* REQUIRED TASK
Print verbatim the opening line of the material and every subsequent line through the one containing "of fluted board.".
-------
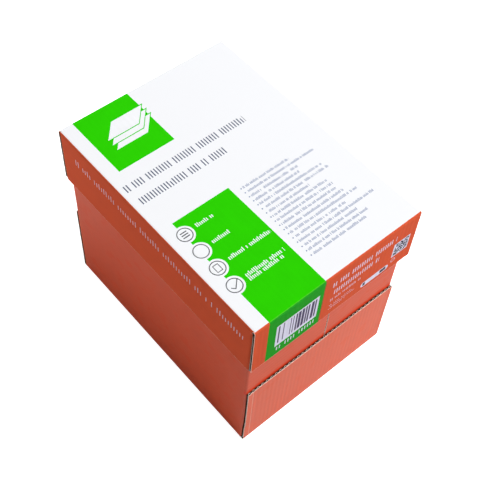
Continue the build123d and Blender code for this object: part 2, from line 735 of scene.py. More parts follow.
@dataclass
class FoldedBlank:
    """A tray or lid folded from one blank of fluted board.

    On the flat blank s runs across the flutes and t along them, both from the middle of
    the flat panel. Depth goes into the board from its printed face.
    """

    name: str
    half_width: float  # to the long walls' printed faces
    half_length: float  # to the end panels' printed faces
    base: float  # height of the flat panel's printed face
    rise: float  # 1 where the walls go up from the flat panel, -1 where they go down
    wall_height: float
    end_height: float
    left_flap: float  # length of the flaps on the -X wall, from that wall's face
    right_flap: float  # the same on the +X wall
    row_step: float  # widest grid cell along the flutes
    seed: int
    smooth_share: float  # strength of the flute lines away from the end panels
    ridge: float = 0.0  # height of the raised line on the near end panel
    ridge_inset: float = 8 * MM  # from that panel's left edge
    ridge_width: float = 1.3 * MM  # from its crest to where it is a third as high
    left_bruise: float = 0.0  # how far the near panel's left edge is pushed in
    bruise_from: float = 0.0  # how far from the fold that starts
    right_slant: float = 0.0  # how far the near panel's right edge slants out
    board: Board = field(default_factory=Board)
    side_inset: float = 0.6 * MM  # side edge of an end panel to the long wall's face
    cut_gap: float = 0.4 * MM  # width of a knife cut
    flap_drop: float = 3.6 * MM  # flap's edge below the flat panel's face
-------
* EXPECTED OUTPUT
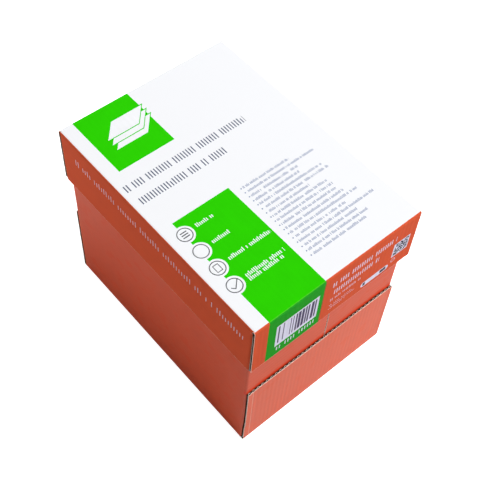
Continue the build123d and Blender code for this object: part 2, from line 735 of scene.py. More parts follow.
@dataclass
class FoldedBlank:
    """A tray or lid folded from one blank of fluted board.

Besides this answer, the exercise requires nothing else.